Mantashe this week urged ANC members to keep their criticism of Zuma within the party, saying any negative talk by ANC leaders, veterans and branches would be remembered by the public ahead of the local government elections, taking place on August 3.
A protestor pretends to set fire to a copy of the country’s Constitution outside Parliament ahead of the impeachment motion against President Jacob Zuma. (Rodger Bosch, AFP)
“[As] ANC members, we must debate these issues and engage society, but if they choose to take public platforms and look good by insulting the president, they’ll pay the price, obviously.”
He said this would give opposition parties room to strengthen themselves.
“We’re going to the Nelson Mandela Bay municipality next week to campaign hard … We have a chance to actually retain the Nelson Mandela [metro]. In Gauteng, actions there are actually handing over Gauteng to the opposition by ANC members themselves,” said Mantashe.
But Msimang, who has just been appointed chairperson of Corruption Watch, told the Liliesleaf branch meeting in Midrand on Wednesday that a lack of “decisive action” by the ANC could lose the party votes. He said the party should find a way to oust Zuma without humiliating him.
Msimang said the party should work on a timetable of action that stretched over six months. “If some action had been taken that was considered by many in the public to be decisive, we would win this election hands down. We would,” he said to loud applause.
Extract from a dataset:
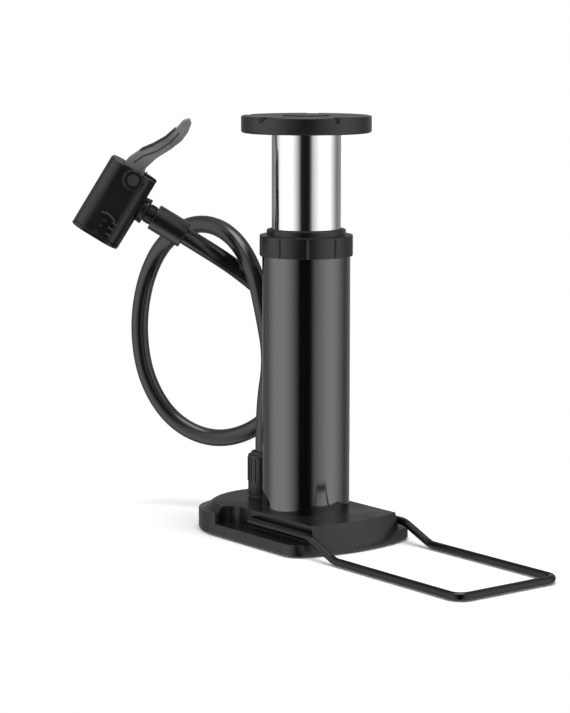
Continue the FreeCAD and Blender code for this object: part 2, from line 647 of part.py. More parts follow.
bushes, retainers = [], []
for side in (1, -1):
    tag = "far" if side > 0 else "near"
    bushes.append(sideways_ring(f"bush_{tag}", "Sizes.bush_radius - 0.02",
                                "Sizes.wire + Sizes.slide_gap", "Sizes.cavity_half_width - 0.2",
                                "Sizes.channel_wall - 0.1", side))
    retainers.append(sideways_ring(f"retainer_{tag}", "Sizes.bush_radius - 0.15", "Sizes.wire",
                                   "Sizes.bar_end + 0.4", "Sizes.bar_end + 1.4", side))
for label, pieces in (("foot_bar_bushes", bushes), ("foot_bar_retainers", retainers)):
    group = doc.addObject("Part::Compound", label + "_pair")
    group.Links = pieces
    keep(group, label)

# ---------------------------------------------------------------- hose connector
connector = cut("connector_cut", fuse("connector_solid", [
    cylinder("connector_body", "Sizes.connector_outer", "Sizes.deck_top + 1",
             "Sizes.connector_top - 1.5", "Sizes.connector_place"),
    cylinder("connector_nose", "Sizes.connector_outer - 1.6", "Sizes.connector_top - 2",
             "Sizes.connector_top", "Sizes.connector_place")]),
    [cylinder("connector_way", "2.5", "Sizes.deck_top", "Sizes.connector_top",
              "Sizes.connector_place")])
keep(connector, "hose_connector")
keep(cut("connector_seal_cut", cylinder("seal_disc", "Sizes.connector_outer - 0.4",
                                        "Sizes.deck_top", "Sizes.deck_top + 1",
                                        "Sizes.connector_place"),
         [cylinder("seal_hole", "2.5", "Sizes.deck_top", "Sizes.deck_top + 1",
                   "Sizes.connector_place")]), "connector_seal")

# ---------------------------------------------------------------- valve head
# The head is drawn upright: its mouth at the origin facing down, its neck along +X.
# It is then leaned over and turned to where the hose holds it.
HEAD_PLACE = FreeCAD.Placement(
    Vector(-87.4, -71.2, 153.6),
    FreeCAD.Rotation(Vector(0, 0, 1), 52.0).multiply(FreeCAD.Rotation(Vector(0, 1, 0), 31.5)))


def on_head(item, label):
    # Wraps a finished upright piece so that the whole of it takes the head's placement.
    group = doc.addObject("Part::Compound", label + "_placed")
    group.Links = [item]
    group.Placement = HEAD_PLACE
    return keep(group, label)


def neck_cylinder(name, radius, low, high, end_radius=None):
    kind = "Part::Cylinder" if end_radius is None else "Part::Cone"
    item = doc.addObject(kind, name)
    if end_radius is None:
        bind(item, {"Radius": radius})
    else:
        bind(item, {"Radius1": radius, "Radius2": end_radius})
    bind(item, {"Height": f"({high}) - ({low})"})
    item.Placement = FreeCAD.Placement(Vector(), FreeCAD.Rotation(Vector(0, 1, 0), 90))
    bind(item, {"Placement.Base.x": low, "Placement.Base.z": "Sizes.neck_up"})
    return item


def cross_cylinder(name, radius, low, high):
    item = doc.addObject("Part::Cylinder", name)
    bind(item, {"Radius": radius, "Height": f"({high}) - ({low})"})
    item.Placement = FreeCAD.Placement(Vector(), FreeCAD.Rotation(Vector(1, 0, 0), -90))
    bind(item, {"Placement.Base.x": "Sizes.pivot_across", "Placement.Base.y": low,
                "Placement.Base.z": "Sizes.pivot_up"})
    return item


def head_plan(half_width, half_depth, corner):
    x, y = half_width - corner, half_depth - corner
    return [
        line((-x, -half_depth), (x, -half_depth)), arc((x, -y), corner, 270, 360),
        line((half_width, -y), (half_width, y)), arc((x, y), corner, 0, 90),
        line((x, half_depth), (-x, half_depth)), arc((-x, y), corner, 90, 180),
        line((-half_width, y), (-half_width, -y)), arc((-x, -y), corner, 180, 270)]


def make_head_shell():
    body = doc.addObject("PartDesign::Body", "HeadShell")
    half_width, half_depth = size("head_half_width"), size("head_half_depth")
    sketch = new_sketch(body, "ShellPlan", "XY_Plane", "Sizes.head_cap")
    draw_loop(sketch, head_plan(half_width, half_depth, size("head_corner")))
    pad(body, "ShellBlock", sketch, "Sizes.head_top - Sizes.head_cap")
    sketch = new_sketch(body, "BoreCircle", "XY_Plane", "Sizes.head_cap")
    draw_circle(sketch, 0, 0, "Sizes.head_bore")
    pocket(body, "Bore", sketch, "Sizes.neck_up + 4", upwards=True)
    # The lever's slot is open at the top and on the neck side.
    sketch = new_sketch(body, "SlotPlan", "XY_Plane", "Sizes.head_top")
    half_slot = size("lever_slot") / 2
    draw_loop(sketch, polygon([(-6.5, -half_slot), (half_width + 1, -half_slot),
                               (half_width + 1, half_slot), (-6.5, half_slot)]))
    pocket(body, "LeverSlot", sketch, "Sizes.head_top - Sizes.pivot_up + 6.2")
    return body


shell = fuse("shell_solid", [
    make_head_shell(),
    cross_cylinder("boss_near", "Sizes.boss", "-Sizes.head_half_depth - 0.8",
                   "-Sizes.lever_slot / 2"),
    cross_cylinder("boss_far", "Sizes.boss", "Sizes.lever_slot / 2",
                   "Sizes.head_half_depth + 0.8"),
    neck_cylinder("neck_flare", "6.2", "Sizes.head_bore + 2", "Sizes.head_half_width + 3.2",
                  "7.1")])
on_head(cut("shell_cut", shell, [
    cross_cylinder("pin_hole", "Sizes.pin", "-20", "20"),
    neck_cylinder("neck_way", "2.2", "Sizes.head_bore - 2", "Sizes.head_half_width + 5"),
    neck_cylinder("neck_socket", "4.2", "Sizes.head_half_width + 0.5",
                  "Sizes.head_half_width + 5")]), "head_shell")


def make_head_cap():
    body = doc.addObject("PartDesign::Body", "HeadCap")
    sketch = new_sketch(body, "CapPlan", "XY_Plane")
    draw_loop(sketch, head_plan(size("head_half_width"), size("head_half_depth"),
                                size("head_corner")))
    pad(body, "CapDisc", sketch, "Sizes.head_cap")
    sketch = new_sketch(body, "CapSpigot", "XY_Plane", "Sizes.head_cap")
    draw_circle(sketch, 0, 0, "Sizes.head_bore - 0.05")
    pad(body, "Spigot", sketch, "1.5")
    sketch = new_sketch(body, "CapCircle", "XY_Plane")
    draw_circle(sketch, 0, 0, "Sizes.valve + 0.8")
    pocket(body, "CapHole", sketch, "Sizes.head_cap + 2", upwards=True)
    return body


on_head(make_head_cap(), "head_cap")
GASKET_LOW, GASKET_HIGH = "Sizes.head_cap + 1.5", "Sizes.head_cap + 10"
on_head(cut("gasket_cut", cylinder("gasket_solid", "Sizes.head_bore - 0.15", GASKET_LOW,
                                   GASKET_HIGH),
            [cylinder("gasket_hole", "Sizes.valve", GASKET_LOW, GASKET_HIGH)]),
        "valve_gasket")
# The pusher squeezes the gasket; 1.3 mm is left below it for its stroke.
PUSHER_LOW = "Sizes.head_cap + 11.4"
on_head(cut("pusher_cut", fuse("pusher_solid", [
    cylinder("pusher_skirt", "Sizes.head_bore - 0.08", PUSHER_LOW, "Sizes.pivot_up - 6.3"),
    cylinder("pusher_nose", "4.5", "Sizes.neck_up + 3", "Sizes.pivot_up - 5.2")]),
            [cylinder("pusher_hollow", "5", PUSHER_LOW, "Sizes.neck_up + 1.5"),
             box("pusher_port", ("0", "-2.6", PUSHER_LOW), ("12", "2.6", "Sizes.neck_up + 2.6"))]),
        "gasket_pusher")
on_head(fuse("depressor_solid", [
    cylinder("depressor_pin", "1.1", PUSHER_LOW, "Sizes.neck_up + 1.5"),
    cylinder("depressor_disc", "4.9", "Sizes.neck_up - 0.5", "Sizes.neck_up + 1.5")]),
    "valve_depressor")


def make_lever():
    # Thumb lever: an off-centre hub that cams on the pusher and an S-curved blade.
    body = doc.addObject("PartDesign::Body", "LeverBlade")
    sketch = new_sketch(body, "BladeSide", "XZ_Plane", "-(Sizes.lever_slot / 2 - 0.4)")
    blade = [(-4.6, 38.2), (-6.2, 41.0), (-5.6, 44.6), (-3.0, 50.4), (1.6, 56.2), (5.2, 62.6),
             (7.2, 69.0), (8.4, 75.0), (10.6, 77.4), (12.8, 75.4), (13.7, 70.5), (13.2, 65.2),
             (10.9, 59.2), (6.9, 51.2), (4.6, 43.3), (5.6, 38.2)]
    draw_loop(sketch, polygon(blade))
    pad(body, "Blade", sketch, "Sizes.lever_slot - 0.8")
    return body


lean = math.radians(65.0)
hub = doc.addObject("Part::Cylinder", "lever_hub")
bind(hub, {"Radius": "4.0", "Height": "Sizes.lever_slot - 0.8"})
hub.Placement = FreeCAD.Placement(Vector(), FreeCAD.Rotation(Vector(1, 0, 0), -90))
bind(hub, {"Placement.Base.x": f"Sizes.pivot_across + 1.9 * {math.sin(lean):.4f}",
           "Placement.Base.y": "-(Sizes.lever_slot / 2 - 0.4)",
           "Placement.Base.z": f"Sizes.pivot_up - 1.9 * {math.cos(lean):.4f}"})
lever = cut("lever_cut", fuse("lever_solid", [make_lever(), hub]), [
    cross_cylinder("lever_bore", "Sizes.pin + Sizes.slide_gap", "-20", "20")])
on_head(lever, "head_lever")
pin_reach = "Sizes.head_half_depth + 0.8"
on_head(fuse("pin_solid", [
    cross_cylinder("pin_shaft", "Sizes.pin", f"-({pin_reach})", pin_reach),
    cross_cylinder("pin_head_near", "3.0", f"-({pin_reach}) - 0.5", f"-({pin_reach})"),
    cross_cylinder("pin_head_far", "3.0", pin_reach, f"{pin_reach} + 0.5")]), "lever_pin")
on_head(cut("nut_ring_cut", fuse("nut_ring_solid", [
    neck_cylinder("nut_ring_body", "4.8", "Sizes.head_half_width + 3.2",
                  "Sizes.head_half_width + 7.8"),
    neck_cylinder("nut_ring_thread", "4.15", "Sizes.head_half_width + 0.7",
                  "Sizes.head_half_width + 3.3")]),
    [neck_cylinder("nut_ring_way", "2.2", "Sizes.head_half_width",
                   "Sizes.head_half_width + 9")]), "hose_end_nut")
on_head(cut("sleeve_cut", neck_cylinder("sleeve_solid", "7.0", "Sizes.head_half_width + 7.8",
                                        "Sizes.head_half_width + 26.5"),
            [neck_cylinder("sleeve_bore", "Sizes.hose", "Sizes.head_half_width + 7",
                           "Sizes.head_half_width + 28")]), "hose_sleeve")

# ---------------------------------------------------------------- hose
# Up from the connector, over to the left, round a hanging loop behind the cylinder and
# back up through the sleeve into the head's neck.
neck_end = HEAD_PLACE.multVec(Vector(size("head_half_width") + 7.8, 0, size("neck_up")))
sleeve_lead = HEAD_PLACE.multVec(Vector(size("head_half_width") + 36.0, 0, size("neck_up")))
HOSE_POINTS = [Vector(*point) for point in (
    (-36.0, 0.0, 39.0), (-36.0, 0.0, 62.0), (-34.0, 3.5, 87.5), (-30.5, -4.0, 112.5),
    (-39.0, -4.5, 137.0), (-59.5, -5.0, 154.0), (-86.5, -7.0, 157.5), (-112.0, -10.5, 146.0),
    (-127.0, -13.5, 123.5), (-128.5, -17.5, 95.5), (-128.0, -12.5, 66.0),
    (-114.0, -4.0, 43.5), (-92.0, 8.5, 35.0), (-69.5, 21.0, 43.5), (-53.0, 27.5, 63.5),
    (-44.0, 27.0, 88.5), (-47.0, 19.0, 114.0), (-54.5, -1.5, 133.0))] + [sleeve_lead, neck_end]


def hose_radii(points):
    radii = []
    for before, corner, after in zip(points, points[1:], points[2:]):
        first, second = corner - before, after - corner
        half_turn = first.getAngle(second) / 2
        radii.append(0.45 * min(first.Length, second.Length) / math.tan(half_turn))
    return radii


radii = hose_radii(HOSE_POINTS)
hose_path = rounded_path(HOSE_POINTS, radii)
hose = swept_rod("hose", hose_path, size("hose"), HOSE_POINTS[0], HOSE_POINTS[1] - HOSE_POINTS[0])
for point, radius in zip(HOSE_POINTS[1:], radii):
    print(f"hose turn at {tuple(round(v, 1) for v in point)}: radius {radius:.1f} mm")
expected = math.pi * size("hose") ** 2 * hose_path.Length
print(f"hose length {hose_path.Length:.1f} mm, volume {hose.Shape.Volume:.0f} of {expected:.0f}")
if abs(hose.Shape.Volume - expected) > 0.01 * expected:
    raise ValueError("the hose's volume isn't its section times its length")

# ---------------------------------------------------------------- checks and export
doc.recompute()
for item in doc.Objects:
    if "Invalid" in item.State or "Error" in item.State:
        raise ValueError(item.Name + " failed to build")
for item in SUB_PARTS:
    if item.Shape.isNull() or not item.Shape.isValid():
        raise ValueError(item.Label + " has no valid shape")

os.makedirs("parts", exist_ok=True)
for item in SUB_PARTS:
    item.Shape.exportStep(f"parts/{item.Label}.step")
print(f"{len(SUB_PARTS)} sub-parts written")
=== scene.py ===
import bmesh
import bpy
import math
from mathutils import Matrix, Vector


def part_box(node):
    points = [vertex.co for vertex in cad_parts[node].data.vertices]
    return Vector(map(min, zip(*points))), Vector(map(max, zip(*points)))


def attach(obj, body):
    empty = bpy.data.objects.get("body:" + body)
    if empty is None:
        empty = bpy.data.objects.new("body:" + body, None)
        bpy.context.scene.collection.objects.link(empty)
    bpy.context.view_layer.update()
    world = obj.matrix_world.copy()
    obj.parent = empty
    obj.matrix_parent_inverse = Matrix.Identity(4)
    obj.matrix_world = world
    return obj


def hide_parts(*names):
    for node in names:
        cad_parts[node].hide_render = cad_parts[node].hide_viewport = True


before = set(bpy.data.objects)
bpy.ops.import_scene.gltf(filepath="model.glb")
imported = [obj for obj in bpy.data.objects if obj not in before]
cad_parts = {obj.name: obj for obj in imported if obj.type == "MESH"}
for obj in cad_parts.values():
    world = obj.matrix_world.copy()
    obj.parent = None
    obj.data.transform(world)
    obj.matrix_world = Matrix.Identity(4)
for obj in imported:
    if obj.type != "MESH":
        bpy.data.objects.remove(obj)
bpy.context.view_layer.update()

# ------------------------------------------------------------------ studio
# A white sweep with a large soft panel on each side of the stand, a dark gap towards
# the viewer between them, and a soft light overhead.
VIEWER_HEADING = math.radians(-37.7)
LENS_DROP = 0.144
LENS_TURN = math.radians(52.61)
LENS_PLACE = (0.9487, -0.7387, 0.2678)
FOCAL_LENGTH, FILM_WIDTH = 119.6, 36.0
camera_data = bpy.data.cameras.new("camera")
camera_data.lens = FOCAL_LENGTH
camera_data.sensor_width = FILM_WIDTH
camera = bpy.data.objects.new("camera", camera_data)
camera.location = LENS_PLACE
camera.rotation_euler = (math.pi / 2 - LENS_DROP, 0.0, LENS_TURN)
bpy.context.scene.collection.objects.link(camera)
bpy.context.scene.camera = camera
bpy.context.scene.view_settings.view_transform = "Standard"


def join(tree, source, target):
    tree.links.new(source, target)


def node(tree, kind, **settings):
    made = tree.nodes.new(kind)
    for word, setting in settings.items():
        setattr(made, word, setting)
    return made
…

Msimang’s sentiments were shared by Liliesleaf branch secretary Pat Baloyi, who said it would cost the ANC in the election if its members didn’t speak out about Zuma’s recall.
“We are on the ground … we are the people doing the street work, and we are not speaking out as loud as we are supposed to – [that] is the thing that is costing us,” he said. “The upper structures are dilly-dallying; that is what is costing us.”
He added: “A lot of what they are saying is looking very silly in the eyes of the public. We are working with the masses and are in [direct] contact with the voters.”
Baloyi warned if the voice of the branches was not listened to, the country could be faced with mass action. “The next thing that’s gonna happen is you’re going to have to use the military to stop the people, and when that happens you defeat the purpose of democracy.”
Bosa Ledwaba, the ANC Women’s League chairperson in Rustenburg in the North West Province, said the ANC was already paying a price for allowing Zuma to stay in power.
“What the president did was wrong. The people are leaving the ANC; we can no longer even campaign for this election because we don’t know what to tell the people,” she said.
She said criticising the president was not an insult: it would redeem the ANC. “Zuma is not the ANC and some of us, we are not going to compromise our organisations. If we can, and that is exactly what we are going to try to do, [we will] take Zuma out as the president of the country and as the president of the ANC.”